### [Given problem]
Please quote the material exactly, every line of it.

### [Collected data]
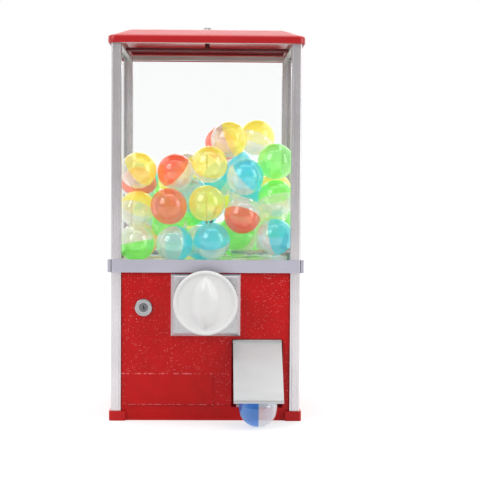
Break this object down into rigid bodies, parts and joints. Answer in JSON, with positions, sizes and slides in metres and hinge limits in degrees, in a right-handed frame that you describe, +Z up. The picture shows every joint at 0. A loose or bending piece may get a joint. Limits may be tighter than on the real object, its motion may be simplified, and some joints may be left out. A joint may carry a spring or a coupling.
{
  "type": "capsule vending machine",
  "caption": "Counter-top coin-operated capsule vending machine: post frame with clear panes, lift-off lid, turn knob, capsule wheel, chute and flap.",
  "frame": {"origin": "centre of the base plate's underside, on the surface the machine stands on", "axes": "+Z up; -Y towards the customer, so the knob and flap face -Y; +X to the customer's right"},
  "size_m": [0.24, 0.304, 0.494],
  "materials": {
    "red_hammertone": "glossy hammertone enamel",
    "red_lid": "gloss enamel",
    "red_base": "gloss enamel",
    "post_aluminium": "bright anodised",
    "band_aluminium": "satin",
    "rail_aluminium": "mill",
    "clear_acrylic": "clear",
    "white_plastic": "gloss",
    "grey_plastic": "matt",
    "cast_silver": "cast, silver lacquer",
    "chrome": "polished",
    "steel": "zinc plated",
    "flap_steel": "satin",
    "brass": "machined",
    "dark_steel": "dark",
    "cup_yellow": "translucent",
    "cup_orange": "translucent",
    "cup_green": "translucent",
    "cup_blue": "translucent",
    "clear_cap": "clear"
  },
  "bodies": {
    "cabinet": {"base_plate": "red_base", "corner_shoes": "red_base", "shoe_screws": "steel", "post_front_left": "post_aluminium", "post_front_right": "post_aluminium", "post_rear_left": "post_aluminium", "post_rear_right": "post_aluminium", "band_front": "band_aluminium", "band_rear": "band_aluminium", "band_left": "band_aluminium", "band_right": "band_aluminium", "top_rails": "rail_aluminium", "pane_front": "clear_acrylic", "pane_rear": "clear_acrylic", "pane_left": "clear_acrylic", "pane_right": "clear_acrylic", "front_panel": "red_hammertone", "panel_left": "red_hammertone", "panel_right": "red_hammertone", "panel_rear": "red_hammertone", "lid_crossbar": "red_lid", "deck": "grey_plastic", "hopper_ring": "grey_plastic", "drop_guard": "steel", "wheel_post": "steel", "thrust_washer": "brass", "coin_plate": "cast_silver", "plate_screws": "steel", "mech_cover": "steel", "coin_guide": "steel", "shaft_bush": "brass", "shaft_bracket": "steel", "cash_box": "steel", "chute": "grey_plastic", "flap_frame": "steel", "hinge_pin": "steel", "lock_body": "chrome", "lock_nut": "steel", "capsule_cups_yellow": "cup_yellow", "capsule_cups_orange": "cup_orange", "capsule_cups_green": "cup_green", "capsule_cups_blue": "cup_blue", "capsule_caps": "clear_cap"},
    "knob": {"knob": "white_plastic", "knob_shaft": "steel", "coin_disc": "steel", "drive_pinion": "brass"},
    "wheel": {"capsule_wheel": "white_plastic", "agitator_hub": "white_plastic", "agitator_rod": "steel", "agitator_finger": "dark_steel"},
    "flap": {"flap": "flap_steel"},
    "served_capsule": {"served_cup": "cup_blue", "served_cap": "clear_cap"},
    "lid": {"lid": "red_lid"},
    "lid_nut": {"lid_nut": "chrome"},
    "lock_plug": {"lock_plug": "chrome", "lock_cam": "steel"}
  },
  "joints": [
    {"name": "knob_turn", "type": "hinge", "parent": "cabinet", "child": "knob", "pos_m": [0, -0.12, 0.147], "axis": [0, 1, 0], "continuous": true},
    {"name": "wheel_turn", "type": "hinge", "parent": "cabinet", "child": "wheel", "pos_m": [0, 0, 0.175], "axis": [0, 0, 1], "continuous": true},
    {"name": "flap_open", "type": "hinge", "parent": "cabinet", "child": "flap", "pos_m": [0.0636, -0.116, 0.0975], "axis": [-1, 0, 0], "range_deg": [-46, 0]},
    {"name": "capsule_roll", "type": "slide", "parent": "cabinet", "child": "served_capsule", "axis": [0, -0.9119, -0.4104], "range_m": [-0.1222, 0]},
    {"name": "lid_lift", "type": "slide", "parent": "cabinet", "child": "lid", "axis": [0, 0, 1], "range_m": [0, 0.08]},
    {"name": "lid_nut_turn", "type": "hinge", "parent": "lid", "child": "lid_nut", "pos_m": [0, 0, 0.49], "axis": [0, 0, 1], "continuous": true},
    {"name": "lock_turn", "type": "hinge", "parent": "cabinet", "child": "lock_plug", "pos_m": [-0.076, -0.117, 0.139], "axis": [0, -1, 0], "range_deg": [0, 90]}
  ],
  "couplings": [
    {"joint": "wheel_turn", "follows": "knob_turn", "ratio": 0.25},
    {"joint": "capsule_roll", "follows": "flap_open", "m_per_rad": 0.15196}
  ]
}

### [Full solution]
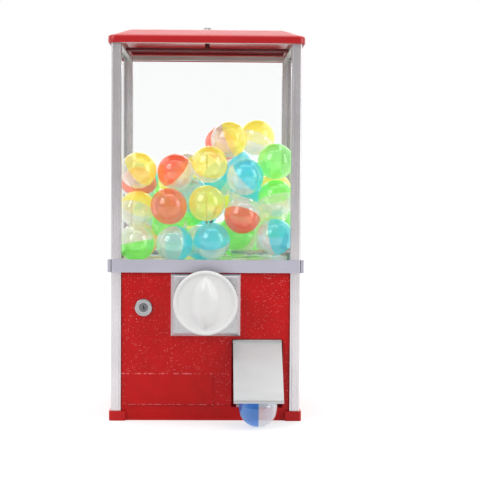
Break this object down into rigid bodies, parts and joints. Answer in JSON, with positions, sizes and slides in metres and hinge limits in degrees, in a right-handed frame that you describe, +Z up. The picture shows every joint at 0. A loose or bending piece may get a joint. Limits may be tighter than on the real object, its motion may be simplified, and some joints may be left out. A joint may carry a spring or a coupling.
{
  "type": "capsule vending machine",
  "caption": "Counter-top coin-operated capsule vending machine: post frame with clear panes, lift-off lid, turn knob, capsule wheel, chute and flap.",
  "frame": {"origin": "centre of the base plate's underside, on the surface the machine stands on", "axes": "+Z up; -Y towards the customer, so the knob and flap face -Y; +X to the customer's right"},
  "size_m": [0.24, 0.304, 0.494],
  "materials": {
    "red_hammertone": "glossy hammertone enamel",
    "red_lid": "gloss enamel",
    "red_base": "gloss enamel",
    "post_aluminium": "bright anodised",
    "band_aluminium": "satin",
    "rail_aluminium": "mill",
    "clear_acrylic": "clear",
    "white_plastic": "gloss",
    "grey_plastic": "matt",
    "cast_silver": "cast, silver lacquer",
    "chrome": "polished",
    "steel": "zinc plated",
    "flap_steel": "satin",
    "brass": "machined",
    "dark_steel": "dark",
    "cup_yellow": "translucent",
    "cup_orange": "translucent",
    "cup_green": "translucent",
    "cup_blue": "translucent",
    "clear_cap": "clear"
  },
  "bodies": {
    "cabinet": {"base_plate": "red_base", "corner_shoes": "red_base", "shoe_screws": "steel", "post_front_left": "post_aluminium", "post_front_right": "post_aluminium", "post_rear_left": "post_aluminium", "post_rear_right": "post_aluminium", "band_front": "band_aluminium", "band_rear": "band_aluminium", "band_left": "band_aluminium", "band_right": "band_aluminium", "top_rails": "rail_aluminium", "pane_front": "clear_acrylic", "pane_rear": "clear_acrylic", "pane_left": "clear_acrylic", "pane_right": "clear_acrylic", "front_panel": "red_hammertone", "panel_left": "red_hammertone", "panel_right": "red_hammertone", "panel_rear": "red_hammertone", "lid_crossbar": "red_lid", "deck": "grey_plastic", "hopper_ring": "grey_plastic", "drop_guard": "steel", "wheel_post": "steel", "thrust_washer": "brass", "coin_plate": "cast_silver", "plate_screws": "steel", "mech_cover": "steel", "coin_guide": "steel", "shaft_bush": "brass", "shaft_bracket": "steel", "cash_box": "steel", "chute": "grey_plastic", "flap_frame": "steel", "hinge_pin": "steel", "lock_body": "chrome", "lock_nut": "steel", "capsule_cups_yellow": "cup_yellow", "capsule_cups_orange": "cup_orange", "capsule_cups_green": "cup_green", "capsule_cups_blue": "cup_blue", "capsule_caps": "clear_cap"},
    "knob": {"knob": "white_plastic", "knob_shaft": "steel", "coin_disc": "steel", "drive_pinion": "brass"},
    "wheel": {"capsule_wheel": "white_plastic", "agitator_hub": "white_plastic", "agitator_rod": "steel", "agitator_finger": "dark_steel"},
    "flap": {"flap": "flap_steel"},
    "served_capsule": {"served_cup": "cup_blue", "served_cap": "clear_cap"},
    "lid": {"lid": "red_lid"},
    "lid_nut": {"lid_nut": "chrome"},
    "lock_plug": {"lock_plug": "chrome", "lock_cam": "steel"}
  },
  "joints": [
    {"name": "knob_turn", "type": "hinge", "parent": "cabinet", "child": "knob", "pos_m": [0, -0.12, 0.147], "axis": [0, 1, 0], "continuous": true},
    {"name": "wheel_turn", "type": "hinge", "parent": "cabinet", "child": "wheel", "pos_m": [0, 0, 0.175], "axis": [0, 0, 1], "continuous": true},
    {"name": "flap_open", "type": "hinge", "parent": "cabinet", "child": "flap", "pos_m": [0.0636, -0.116, 0.0975], "axis": [-1, 0, 0], "range_deg": [-46, 0]},
    {"name": "capsule_roll", "type": "slide", "parent": "cabinet", "child": "served_capsule", "axis": [0, -0.9119, -0.4104], "range_m": [-0.1222, 0]},
    {"name": "lid_lift", "type": "slide", "parent": "cabinet", "child": "lid", "axis": [0, 0, 1], "range_m": [0, 0.08]},
    {"name": "lid_nut_turn", "type": "hinge", "parent": "lid", "child": "lid_nut", "pos_m": [0, 0, 0.49], "axis": [0, 0, 1], "continuous": true},
    {"name": "lock_turn", "type": "hinge", "parent": "cabinet", "child": "lock_plug", "pos_m": [-0.076, -0.117, 0.139], "axis": [0, -1, 0], "range_deg": [0, 90]}
  ],
  "couplings": [
    {"joint": "wheel_turn", "follows": "knob_turn", "ratio": 0.25},
    {"joint": "capsule_roll", "follows": "flap_open", "m_per_rad": 0.15196}
  ]
}